What is asked –
What follows is a set of entries. Repeat them exactly, but not their pictures.

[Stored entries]

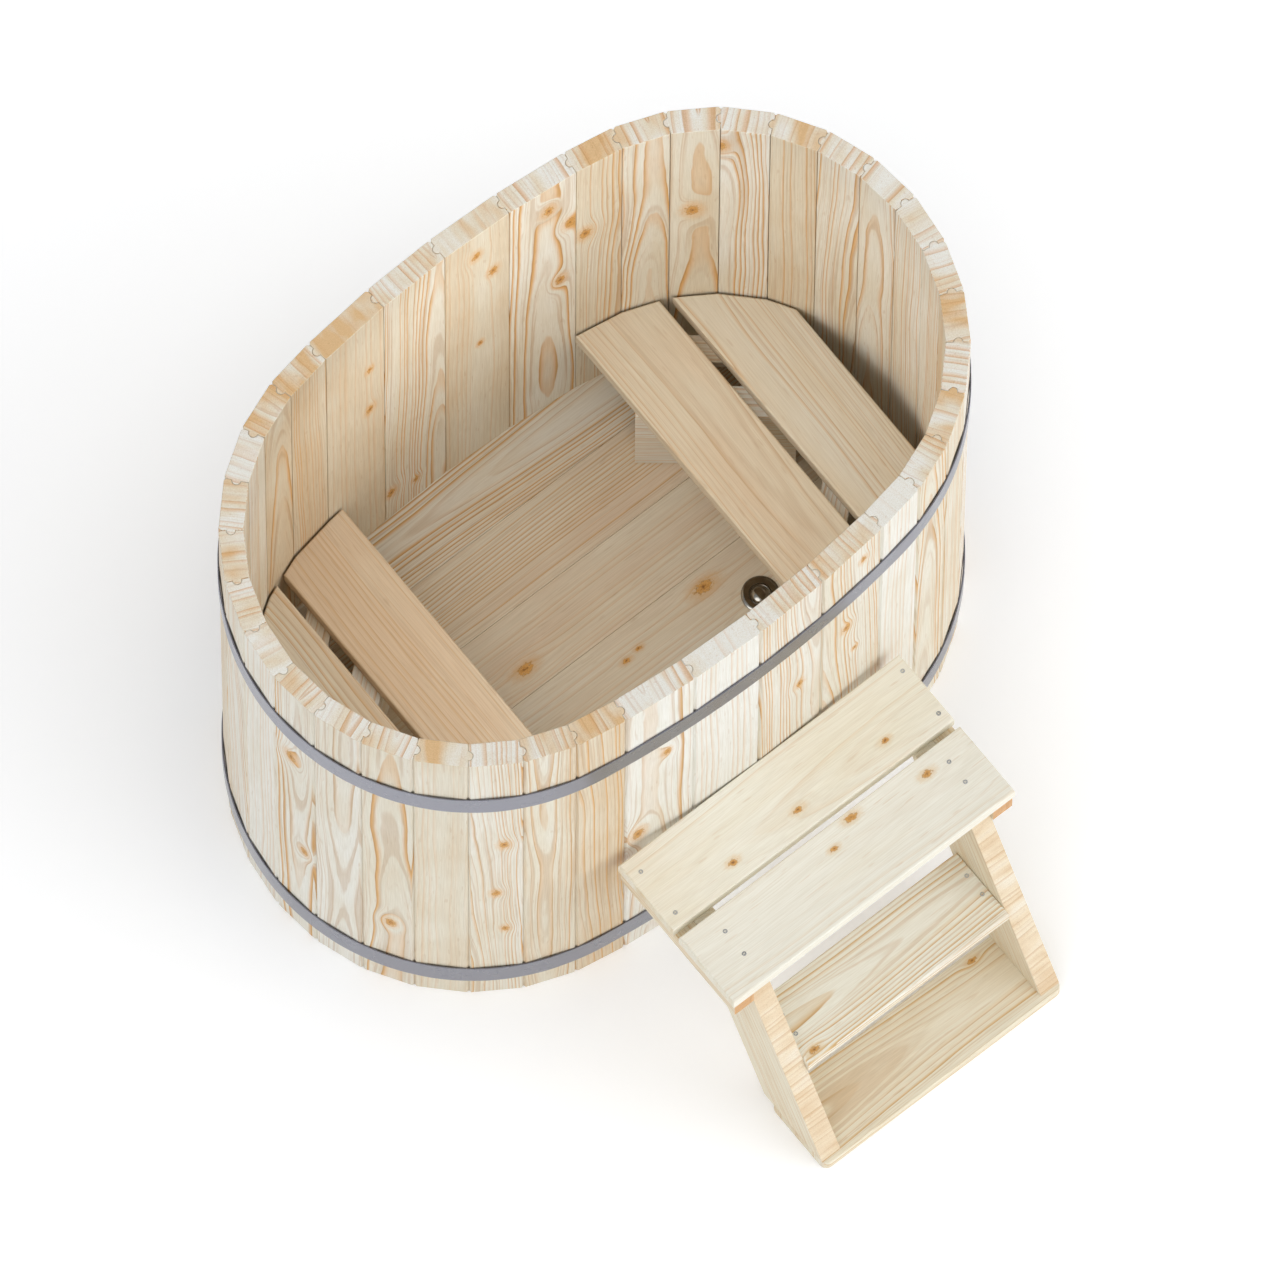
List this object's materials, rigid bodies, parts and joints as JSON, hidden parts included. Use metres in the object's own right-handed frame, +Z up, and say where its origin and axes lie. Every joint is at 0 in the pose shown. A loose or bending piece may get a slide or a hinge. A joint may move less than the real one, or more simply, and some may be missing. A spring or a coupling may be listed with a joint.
{
  "type": "wooden hot tub",
  "caption": "Oval hot tub of upright wooden staves with steel hoops, a boarded floor with a drain and plug, loose slatted benches and a leaning step stool.",
  "frame": {"origin": "on the ground under the middle of the tub, on the lower face of the middle bearer", "axes": "+X along the tub towards the drain end, -Y towards the steps, +Z up"},
  "size_m": [1.4082, 1.4625, 1.19],
  "materials": {
    "stave_wood": "planed, untreated",
    "floor_wood": "planed, untreated",
    "seat_wood": "planed, edges eased",
    "step_wood": "planed, edges eased",
    "beam_wood": "planed, untreated",
    "hoop_steel": "rolled flat band, satin",
    "bolt_steel": "plain",
    "drain_chrome": "polished",
    "rubber": "moulded"
  },
  "bodies": {
    "tub": {"staves_01": "stave_wood", "staves_02": "stave_wood", "staves_03": "stave_wood", "staves_04": "stave_wood", "staves_05": "stave_wood", "staves_06": "stave_wood", "staves_07": "stave_wood", "staves_08": "stave_wood", "staves_09": "stave_wood", "staves_10": "stave_wood", "staves_11": "stave_wood", "staves_12": "stave_wood", "staves_13": "stave_wood", "staves_14": "stave_wood", "staves_15": "stave_wood", "staves_16": "stave_wood", "staves_17": "stave_wood", "staves_18": "stave_wood", "floor_board_1": "floor_wood", "floor_board_2": "floor_wood", "floor_board_3": "floor_wood", "floor_board_4": "floor_wood", "floor_board_5": "floor_wood", "floor_board_6": "floor_wood", "bearer_left": "beam_wood", "bearer_middle": "beam_wood", "bearer_right": "beam_wood", "upper_hoop": "hoop_steel", "upper_lugs": "hoop_steel", "upper_bolt": "bolt_steel", "lower_hoop": "hoop_steel", "lower_lugs": "hoop_steel", "lower_bolt": "bolt_steel", "drain_body": "drain_chrome", "drain_seals": "rubber", "drain_nut": "drain_chrome"},
    "plug": {"plug": "drain_chrome", "plug_seal": "rubber"},
    "right_bench": {"right_bench_front": "seat_wood", "right_bench_rear": "seat_wood", "right_bench_battens": "seat_wood", "right_bench_legs": "beam_wood"},
    "left_bench": {"left_bench_front": "seat_wood", "left_bench_rear": "seat_wood", "left_bench_battens": "seat_wood", "left_bench_legs": "beam_wood"},
    "steps": {"platform_rear": "step_wood", "platform_front": "step_wood", "platform_cleats": "step_wood", "stringer_left": "beam_wood", "stringer_right": "beam_wood", "tread": "step_wood", "tread_cleats": "step_wood", "steps_base": "step_wood"}
  },
  "joints": [
    {"name": "right_bench_lift", "type": "slide", "parent": "tub", "child": "right_bench", "axis": [0, 0, 1], "range_m": [0, 1.1]},
    {"name": "left_bench_lift", "type": "slide", "parent": "tub", "child": "left_bench", "axis": [0, 0, 1], "range_m": [0, 1.1]},
    {"name": "plug_lift", "type": "slide", "parent": "tub", "child": "plug", "axis": [0, 0, 1], "range_m": [0, 0.1]},
    {"name": "steps_pull", "type": "slide", "parent": "tub", "child": "steps", "axis": [0, -1, 0], "range_m": [0, 0.5]}
  ]
}
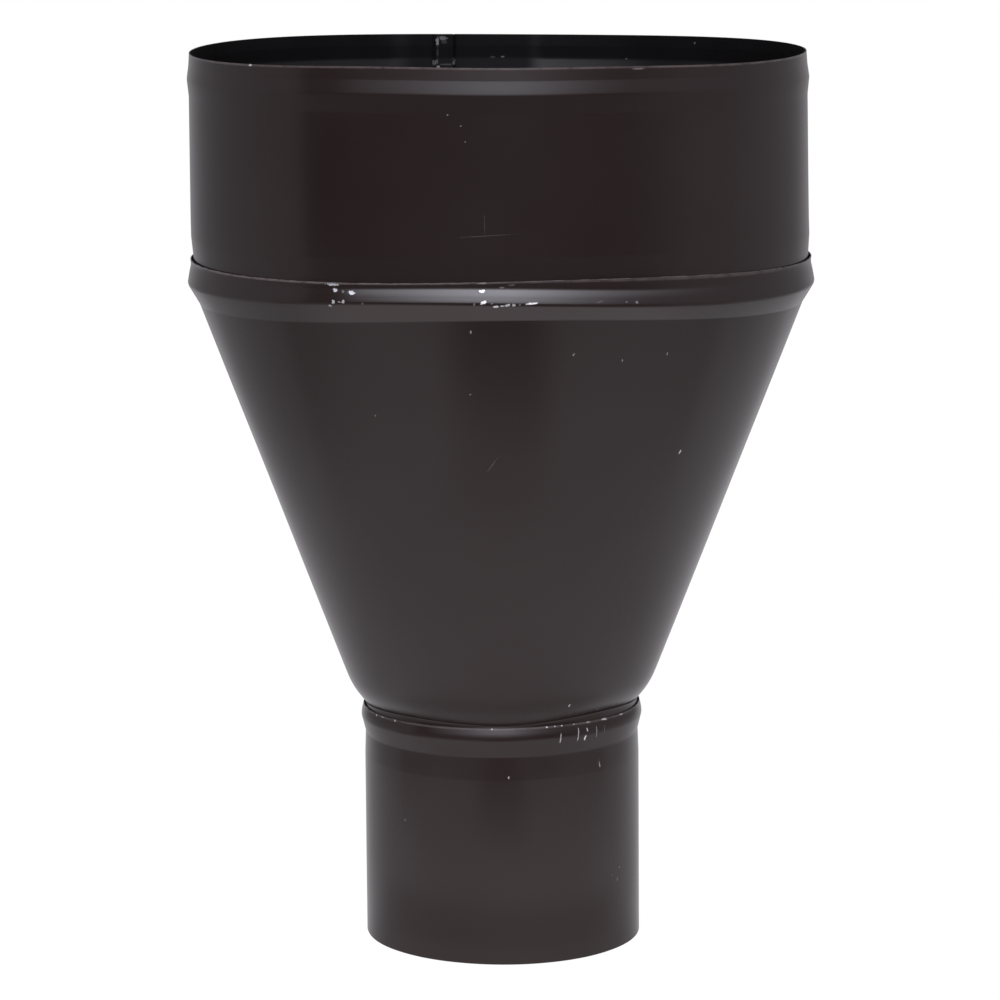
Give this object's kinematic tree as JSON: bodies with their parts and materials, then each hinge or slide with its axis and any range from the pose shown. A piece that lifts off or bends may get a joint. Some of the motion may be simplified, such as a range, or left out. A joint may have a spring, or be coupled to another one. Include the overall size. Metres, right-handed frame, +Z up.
{
  "type": "downpipe hopper head",
  "caption": "Round sheet steel hopper head: an open bowl on a tapering cone with a short outlet tube, locked together by rolled beads.",
  "frame": {"origin": "middle of the outlet tube's lower edge, on the common axis of the three shells", "axes": "+Z up along the common axis, from the outlet to the rim; -Y towards the viewer of the picture and +X to the viewer's right; the lock seams are on the +Y side"},
  "size_m": [0.2237, 0.2238, 0.3222],
  "materials": {
    "bowl_coat": "satin dark brown coil coating",
    "cone_coat": "satin dark brown coil coating, chipped along the bead",
    "tube_coat": "satin dark brown coil coating, chipped at the collar"
  },
  "bodies": {
    "root": {"bowl": "bowl_coat", "cone": "cone_coat", "outlet_tube": "tube_coat"}
  },
  "joints": []
}
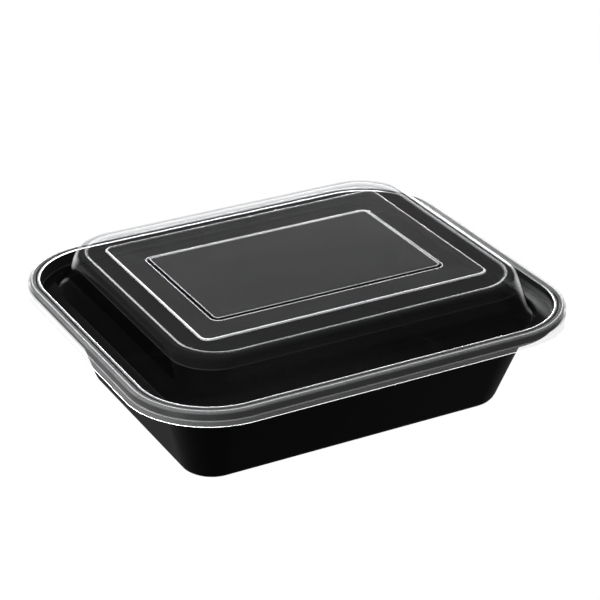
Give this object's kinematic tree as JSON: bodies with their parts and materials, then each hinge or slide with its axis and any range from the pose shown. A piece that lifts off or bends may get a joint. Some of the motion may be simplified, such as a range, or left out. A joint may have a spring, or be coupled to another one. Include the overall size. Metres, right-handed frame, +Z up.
{
  "type": "takeaway meal container",
  "caption": "Shallow rectangular takeaway tray in black plastic with rounded corners, closed by a clear push-on lid with a raised dome.",
  "frame": {"origin": "middle of the tray's base, on the surface it stands on", "axes": "+X along the long side, +Y across, +Z up through the lid"},
  "size_m": [0.222, 0.1894, 0.0678],
  "materials": {
    "tray": "moulded black plastic with a soft gloss",
    "lid": "thin clear plastic, glossy on both faces"
  },
  "bodies": {
    "root": {"tray": "tray", "lid": "lid"}
  },
  "joints": []
}
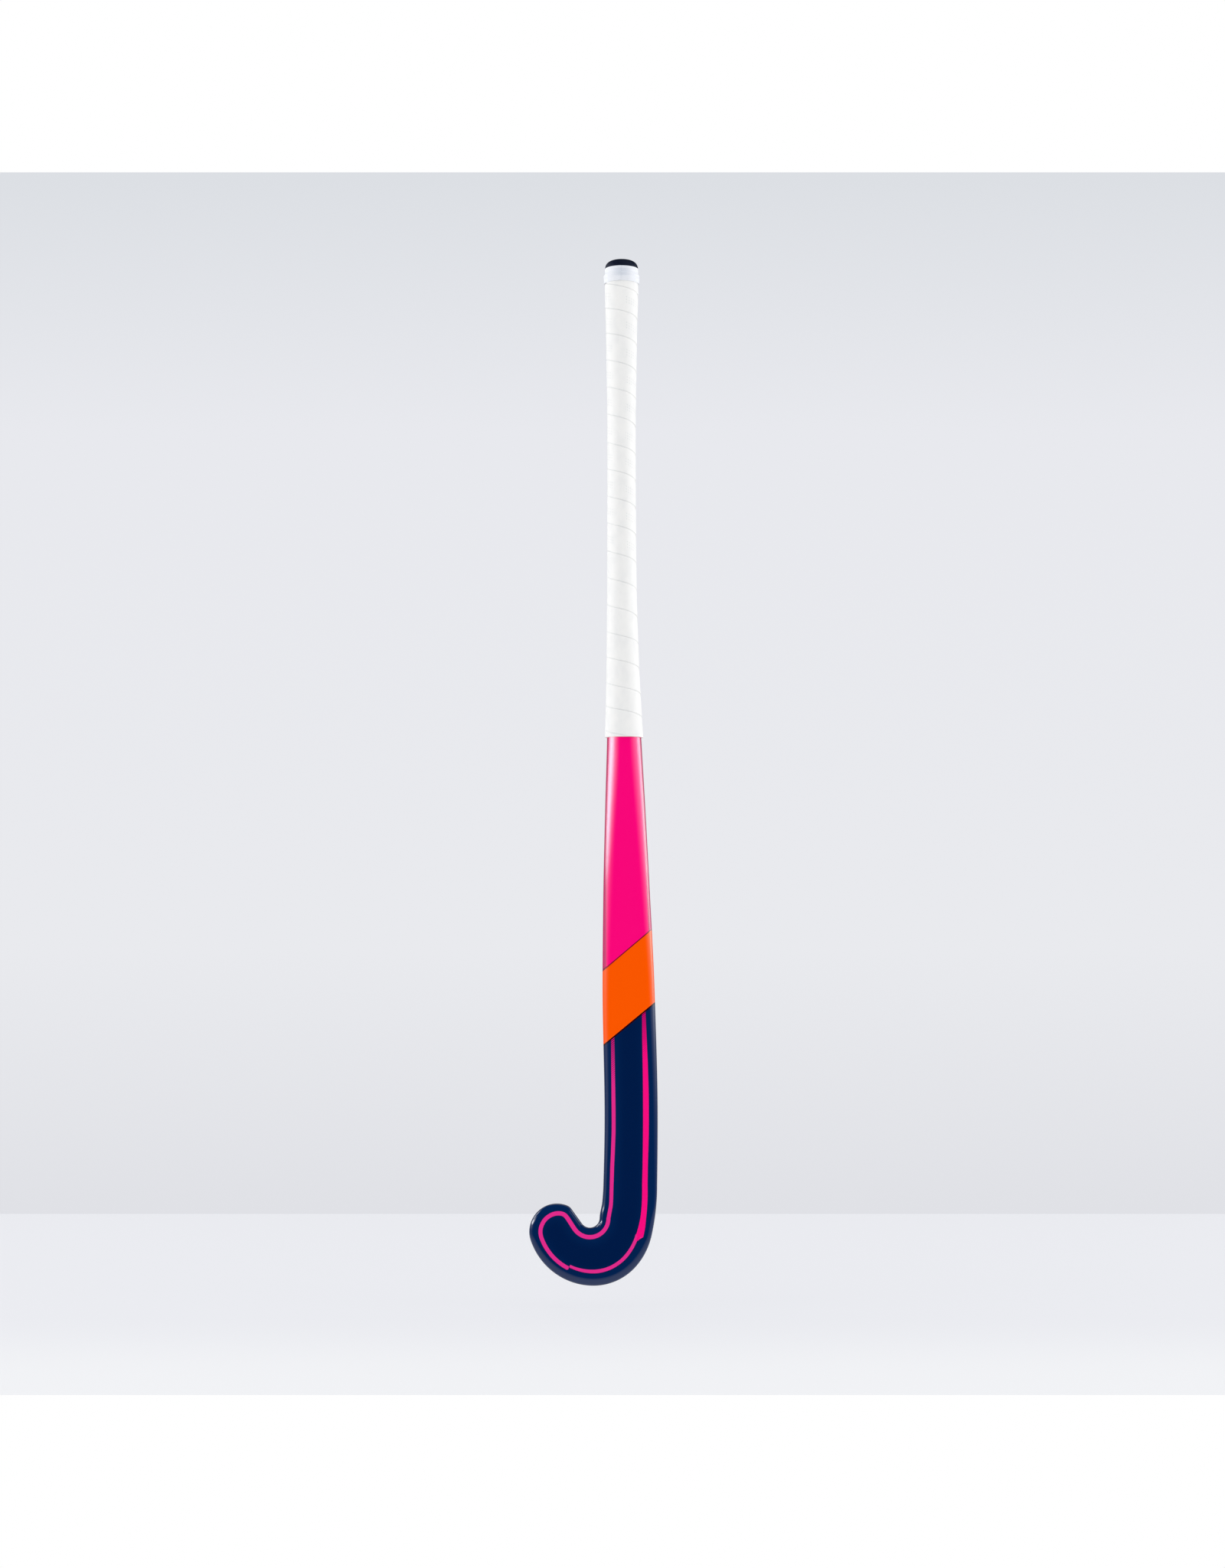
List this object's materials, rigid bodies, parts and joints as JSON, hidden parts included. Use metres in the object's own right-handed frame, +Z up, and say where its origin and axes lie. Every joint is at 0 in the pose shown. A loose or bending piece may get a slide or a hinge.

Response for this exercise –
List this object's materials, rigid bodies, parts and joints as JSON, hidden parts included. Use metres in the object's own right-handed frame, +Z up, and say where its origin and axes lie. Every joint is at 0 in the pose shown. A loose or bending piece may get a slide or a hinge. A joint may move less than the real one, or more simply, and some may be missing. A spring or a coupling may be listed with a joint.
{
  "type": "wooden hot tub",
  "caption": "Oval hot tub of upright wooden staves with steel hoops, a boarded floor with a drain and plug, loose slatted benches and a leaning step stool.",
  "frame": {"origin": "on the ground under the middle of the tub, on the lower face of the middle bearer", "axes": "+X along the tub towards the drain end, -Y towards the steps, +Z up"},
  "size_m": [1.4082, 1.4625, 1.19],
  "materials": {
    "stave_wood": "planed, untreated",
    "floor_wood": "planed, untreated",
    "seat_wood": "planed, edges eased",
    "step_wood": "planed, edges eased",
    "beam_wood": "planed, untreated",
    "hoop_steel": "rolled flat band, satin",
    "bolt_steel": "plain",
    "drain_chrome": "polished",
    "rubber": "moulded"
  },
  "bodies": {
    "tub": {"staves_01": "stave_wood", "staves_02": "stave_wood", "staves_03": "stave_wood", "staves_04": "stave_wood", "staves_05": "stave_wood", "staves_06": "stave_wood", "staves_07": "stave_wood", "staves_08": "stave_wood", "staves_09": "stave_wood", "staves_10": "stave_wood", "staves_11": "stave_wood", "staves_12": "stave_wood", "staves_13": "stave_wood", "staves_14": "stave_wood", "staves_15": "stave_wood", "staves_16": "stave_wood", "staves_17": "stave_wood", "staves_18": "stave_wood", "floor_board_1": "floor_wood", "floor_board_2": "floor_wood", "floor_board_3": "floor_wood", "floor_board_4": "floor_wood", "floor_board_5": "floor_wood", "floor_board_6": "floor_wood", "bearer_left": "beam_wood", "bearer_middle": "beam_wood", "bearer_right": "beam_wood", "upper_hoop": "hoop_steel", "upper_lugs": "hoop_steel", "upper_bolt": "bolt_steel", "lower_hoop": "hoop_steel", "lower_lugs": "hoop_steel", "lower_bolt": "bolt_steel", "drain_body": "drain_chrome", "drain_seals": "rubber", "drain_nut": "drain_chrome"},
    "plug": {"plug": "drain_chrome", "plug_seal": "rubber"},
    "right_bench": {"right_bench_front": "seat_wood", "right_bench_rear": "seat_wood", "right_bench_battens": "seat_wood", "right_bench_legs": "beam_wood"},
    "left_bench": {"left_bench_front": "seat_wood", "left_bench_rear": "seat_wood", "left_bench_battens": "seat_wood", "left_bench_legs": "beam_wood"},
    "steps": {"platform_rear": "step_wood", "platform_front": "step_wood", "platform_cleats": "step_wood", "stringer_left": "beam_wood", "stringer_right": "beam_wood", "tread": "step_wood", "tread_cleats": "step_wood", "steps_base": "step_wood"}
  },
  "joints": [
    {"name": "right_bench_lift", "type": "slide", "parent": "tub", "child": "right_bench", "axis": [0, 0, 1], "range_m": [0, 1.1]},
    {"name": "left_bench_lift", "type": "slide", "parent": "tub", "child": "left_bench", "axis": [0, 0, 1], "range_m": [0, 1.1]},
    {"name": "plug_lift", "type": "slide", "parent": "tub", "child": "plug", "axis": [0, 0, 1], "range_m": [0, 0.1]},
    {"name": "steps_pull", "type": "slide", "parent": "tub", "child": "steps", "axis": [0, -1, 0], "range_m": [0, 0.5]}
  ]
}
Give this object's kinematic tree as JSON: bodies with their parts and materials, then each hinge or slide with its axis and any range from the pose shown. A piece that lifts off or bends may get a joint. Some of the motion may be simplified, such as a range, or left out. A joint may have a spring, or be coupled to another one. Include the overall size. Metres, right-handed frame, +Z up.
{
  "type": "downpipe hopper head",
  "caption": "Round sheet steel hopper head: an open bowl on a tapering cone with a short outlet tube, locked together by rolled beads.",
  "frame": {"origin": "middle of the outlet tube's lower edge, on the common axis of the three shells", "axes": "+Z up along the common axis, from the outlet to the rim; -Y towards the viewer of the picture and +X to the viewer's right; the lock seams are on the +Y side"},
  "size_m": [0.2237, 0.2238, 0.3222],
  "materials": {
    "bowl_coat": "satin dark brown coil coating",
    "cone_coat": "satin dark brown coil coating, chipped along the bead",
    "tube_coat": "satin dark brown coil coating, chipped at the collar"
  },
  "bodies": {
    "root": {"bowl": "bowl_coat", "cone": "cone_coat", "outlet_tube": "tube_coat"}
  },
  "joints": []
}
Give this object's kinematic tree as JSON: bodies with their parts and materials, then each hinge or slide with its axis and any range from the pose shown. A piece that lifts off or bends may get a joint. Some of the motion may be simplified, such as a range, or left out. A joint may have a spring, or be coupled to another one. Include the overall size. Metres, right-handed frame, +Z up.
{
  "type": "takeaway meal container",
  "caption": "Shallow rectangular takeaway tray in black plastic with rounded corners, closed by a clear push-on lid with a raised dome.",
  "frame": {"origin": "middle of the tray's base, on the surface it stands on", "axes": "+X along the long side, +Y across, +Z up through the lid"},
  "size_m": [0.222, 0.1894, 0.0678],
  "materials": {
    "tray": "moulded black plastic with a soft gloss",
    "lid": "thin clear plastic, glossy on both faces"
  },
  "bodies": {
    "root": {"tray": "tray", "lid": "lid"}
  },
  "joints": []
}
List this object's materials, rigid bodies, parts and joints as JSON, hidden parts included. Use metres in the object's own right-handed frame, +Z up, and say where its origin and axes lie. Every joint is at 0 in the pose shown. A loose or bending piece may get a slide or a hinge.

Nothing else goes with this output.